Having argued that the laws cannot be extended naively to imply a timeless universe, Smolin also argues that there is no reason to assume that the laws themselves are timeless: "To make laws explicable, we must consider them as much a part of the world as the particles they act on. This brings them into the purview of change and causality."
Smolin explicitly links this view with his proposal for an evolutionary universe, where a new universe is born in each black hole, with its laws of physics being a mutation of its parent’s laws, as explained in his earlier work, The Life of the Cosmos. Smolin is a Leibniz fan: as well as following Leibniz’ relational view, he uses the Principle of Sufficient Reason: that everything must have a reason or cause, to show that the laws must also have a cause, an explanation. I wonder: do random mutations to the laws of physics obey this principle? (In passing: I was amused to discover that Smolin was introduced to Leibniz’ ideas by Barbour, but has come to rather different conclusions!)
This mutational view does not mean that Smolin thinks the laws, despite being changeable by mutation, are set at the beginning of the universe, and fixed thereafter.

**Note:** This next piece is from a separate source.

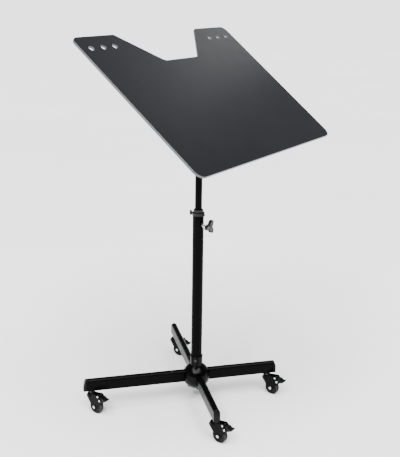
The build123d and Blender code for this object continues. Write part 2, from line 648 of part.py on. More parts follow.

He gives an example of how a quantum system might be free to choose a result in a situation for which there is no precedent. Smolin suggests that this principle of precedence could be subject to experimentation, by preparing some genuinely novel quantum states, and measuring them. I’m not sure of the scope of the system’s freedom, however. What about all those more advanced alien races who have already done these experiments? Do those set precedents? Also, the second time a measurement is done, there is only a single precedent from which to select randomly; this seems to imply determinism.
I like his idea of explicable evolving laws; although I still wonder, does a random choice fit with the principle of sufficient reason? And I must admit, I’m not sure why these “principles”, of sufficient reason, of precedence, of whatnot, are allowed to be timeless and universal, when nothing else is. He mentions the need for meta-laws, laws to say how the laws change, but doesn’t go into this as deeply as I wanted. Are the meta-laws timeless? If so, why? If not, what governs their change? I didn’t get the answers here: Smolin refers his book with philosopher Unger, The Singular Universe and the Reality of Time; maybe the answers will be there. For the time being, I have a few new ideas for student projects: growing cellular automata or graphs with rules that depend on configurations, and only deciding on the rule when a new configuration is seen.
Smolin finishes up with more social concerns. He explains that our notion of the fundamental laws of nature as being timeless leads to a damaging distinction between the timeless natural (hence good and right being changeless) and the ephemeral artificial (hence bad and wrong being change). Rather, everything changes and evolves, and we should embrace that fact.
This is a clearly written and thought-provoking book. It makes plain some issues with physics, and its thesis, about time and change, opens up some fascinating possibilities. Well worth the read.